I have to hand it to the Idaho Freedom Foundation’s longtime foe, Marty Trillhaase. The liberal columnist is a master of the head fake.

Let’s roll back the tape to reveal Trillhaase’s almost-brilliant deception, a sly trick he used to dodge a serious discussion that the Idaho Freedom Foundation wants to have about the state’s education system.

In his recent Lewiston Tribune piece about us, Trillhaase didn’t push back against the fact that Idaho’s infamous career ladder scheme offers little accountability and that teachers — regardless of their effectiveness — are largely paid based on education level and years in the classroom.

Trillhaase didn’t want to punch against that argument. Or, more accurately, he couldn’t — because it’s true.

The career ladder, for all the good some people think it’s doing, does nothing to ensure that educators and schools are held accountable for student success in the classroom. Less competent teachers are paid the same as excellent educators, and that’s unconscionable.

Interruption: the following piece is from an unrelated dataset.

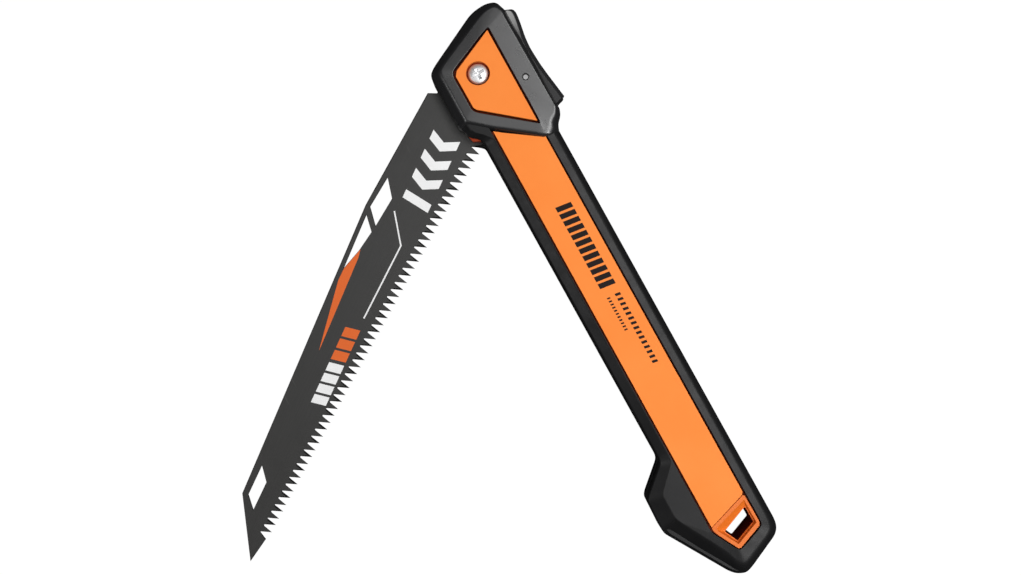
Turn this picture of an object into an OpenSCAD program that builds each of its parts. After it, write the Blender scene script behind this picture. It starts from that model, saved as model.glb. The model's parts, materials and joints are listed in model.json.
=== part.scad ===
// Folding pruning saw.
// Frame: the origin is on the pivot's axis, on the plane that the rear face rests on.
// +X runs along the handle to its butt, +Y to the spine and thumb lever, +Z out of the front face.
// The blade is drawn along +X with its teeth to +Y, then turned to where it rests, half open.

/* [Handle] */
// Distance from the pivot to the butt of the handle
butt_x = 238; // [198:1:286]
// Height of the spine edge of the grip above the pivot
spine_y = 17.7; // [16.5:0.1:20]
// Depth of the belly edge of the grip below the pivot
belly_y = 11.9; // [10:0.1:14]
// Thickness of the handle over the head shields
head_t = 22; // [19:0.5:27]
// Step from the head shield down to the grip, on each side
head_step = 1.5; // [1:0.1:2.5]
// Depth of the grip's sloped edges, on each side
edge_drop = 4.6; // [3:0.1:5.5]
// How far the pommel reaches below the belly edge
pommel_drop = 12.9; // [9:0.1:15]

/* [Core] */
// Width of the slot that the blade folds into
slot_w = 3.2; // [2.6:0.1:4]
// Height of the core's flat body above the middle plane
core_h = 5.2; // [4.2:0.1:5.6]
// Thickness of the black cover around the core's edge
skin = 1.8; // [1.2:0.1:2]
// Depth of the grip window's face below the grip
window_sink = 0.2; // [0.1:0.1:0.6]
// Width of the groove around the head window
groove = 0.4; // [0.2:0.1:0.6]
// Depth of the lanyard tray at the slot
tray_depth = 2.2; // [1:0.1:3]

/* [Blade] */
// Thickness of the blade
blade_t = 1.2; // [0.9:0.1:1.6]
// Clearance between the folded blade's tip and the end of the slot
tip_gap = 1.2; // [0.8:0.1:3]
// Number of teeth
teeth = 55; // [40:1:64]
// Pitch of the first tooth, at the heel
first_pitch = 3.55; // [3:0.05:4.2]
// Depth of the first tooth
first_depth = 4.9; // [3.5:0.1:5.5]
// Depth of the last tooth
last_depth = 4.4; // [3:0.1:5]
// Radius of the tang around the pivot
tang_r = 14.25; // [12:0.05:14.4]
// Angle of the blade from the handle at rest
rest_angle = -53.65; // [-170:0.05:-10]
// Angle of the blade when it is folded away
fold_angle = -2; // [-4:0.1:-1.5]

/* [Pivot and fasteners] */
// Radius of the pivot screw's shank
pivot_r = 2.5; // [2:0.1:3]
// Wall of the bush on the pivot screw
bush_wall = 1.3; // [1:0.1:2]
// Radius of the pivot screw's head
pivot_head_r = 4.3; // [4:0.1:5.2]
// Radius of the thrust washers
washer_r = 9; // [7:0.1:11]
// Radius of the lever pin
lever_pin_r = 1.1; // [0.9:0.05:1.4]
// Radius of the stop pin
stop_pin_r = 1.2; // [1:0.05:1.4]
// Radius of a case screw's shank
screw_r = 1.4; // [1.2:0.05:1.8]
// Number of case screws
screws = 3; // [2:1:3]

/* [Lock lever] */
// Width of the lever's thumb plate
lever_w = 11.6; // [9:0.1:12.5]
// Travel of the lever from the tang's rim to fully pressed
lever_travel = 6; // [4:0.5:6]

/* [Fits] */
// Radial clearance of a turning fit
run_gap = 0.05; // [0.02:0.01:0.09]
// Clearance around a moving piece
move_gap = 0.3; // [0.2:0.05:0.4]

/* [Hidden] */
$fn = 64;

mid = head_t / 2;                 // height of the middle plane
half = head_t / 2;                // the head's half thickness
grip_h = half - head_step;        // the grip's half thickness
window_h = grip_h - window_sink;  // the grip window's half thickness
slot_h = slot_w / 2;
far = 400;                        // longer than any part of the saw
eps = 0.01;

// The head, seen from the front.
head_top = 22.4;
head_bottom = -18.2;
head_front = -23.8;
lever_pin_at = [11, 16.8];
stop_pin_at = [-13.1, 15.3];
shield_outline = [
    [27.6, head_top + 0.5], [-18, head_top], [-22.5, head_top - 1.9], [head_front, 17],
    [head_front + 0.5, 10], [-11.5, -14.5], [-9.5, -17.5], [-7, head_bottom], [17, head_bottom],
    [18.4, -13.6], [23.7, -6.8], [37.7, 11.5], [35.5, spine_y], [31.5, head_top - 0.7],
    [29, head_top + 0.6]];
shield_ridge = [
    [28.6, head_top - 1.3], [-18.5, head_top - 1.3], [-22.1, head_top - 3], [-20, 11],
    [-9.6, -12.5], [-7.5, -14.3], [15.4, -14.3], [16.8, -13], [22, -7], [36, 11.5],
    [33.6, spine_y - 1.6], [30.8, head_top - 2.4]];
shield_edge_h = half - 3.5;
head_window = [[-14, 12.2], [-5.2, -7.3], [-3.3, -8.8], [11.8, -8.7], [13, -8], [29.5, 12.2]];
head_window_h = half - 0.4;

// The grip, its corner beside the shield, and the pommel.
grip_start = 20;
corner_outline = [[14, -5], [14, head_bottom], [20, head_bottom], [22.6, head_bottom + 1],
                  [24.4, -15], [25.6, -belly_y], [26, -5]];
corner_ridge = [[14, -5], [14, -14.3], [18.8, -14.3], [21.4, -12.2], [23.4, -7], [24, -5]];
corner_drop = 2.5;
pommel_x = butt_x - 59.5;         // where the belly turns down into the pommel
butt_outline = [
    [pommel_x, -belly_y], [pommel_x + 11, -belly_y - pommel_drop + 1],
    [pommel_x + 13.5, -belly_y - pommel_drop], [butt_x - 32.5, -belly_y - pommel_drop],
    [butt_x - 30, -belly_y - pommel_drop + 0.8], [butt_x - 3.5, -7.7], [butt_x - 1.3, -5.8],
    [butt_x - 0.1, -2.8], [butt_x - 1, 0], [butt_x - 7.8, spine_y - 2.7],
    [butt_x - 8.9, spine_y - 1.3], [butt_x - 12, spine_y], [pommel_x, spine_y]];
butt_ridge = [
    [pommel_x + 4, -belly_y + 4.9], [pommel_x + 14.8, -belly_y - pommel_drop + 6.8],
    [butt_x - 33, -belly_y - pommel_drop + 6.8], [butt_x - 8, -4.5], [butt_x - 5, -1.5],
    [butt_x - 10, 12.4], [butt_x - 13, spine_y - 4.6], [pommel_x + 4, spine_y - 4.6]];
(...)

Instead, Trillhaase returned again to some harsh criticism IFF leveled against government schools. Trillhaase can certainly highlight IFF’s opinion, but he needs to move on. With IFF’s latest report, “Broken Ladder,” we are observing the career ladder situation as it is and suggesting improvements that will lead to better education outcomes for students.

IFF understands that progress is incremental and our vision for education, wherein families initiate the type of learning that works for their own students, will take years to achieve. Teacher unions have made it so that fighting the status quo — the 19th-century learning model — is an uphill battle. Still, we’re up for that fight.

Part of that fight is ensuring that school spending is transparent and easy to understand for the decision-makers. Solid data make for solid decisions, and up until IFF’s release of the “Broken Ladder” report, lawmakers and task force members were working with stunningly incomplete data.

Just what does the state’s own data say?

Trillhaase claims teachers are leaving Idaho schools in droves. He’s wrong. According to a recent Idaho teacher pipeline report, only 6 percent of teachers in the 50- to 54-year-old age bracket, 6 percent in the 45- to 49-year-old age bracket, 6 percent in the 40- to 44-year-old age bracket, and 8 percent in the 35- to 39-year-old bracket leave public schools, using the average of the last four years.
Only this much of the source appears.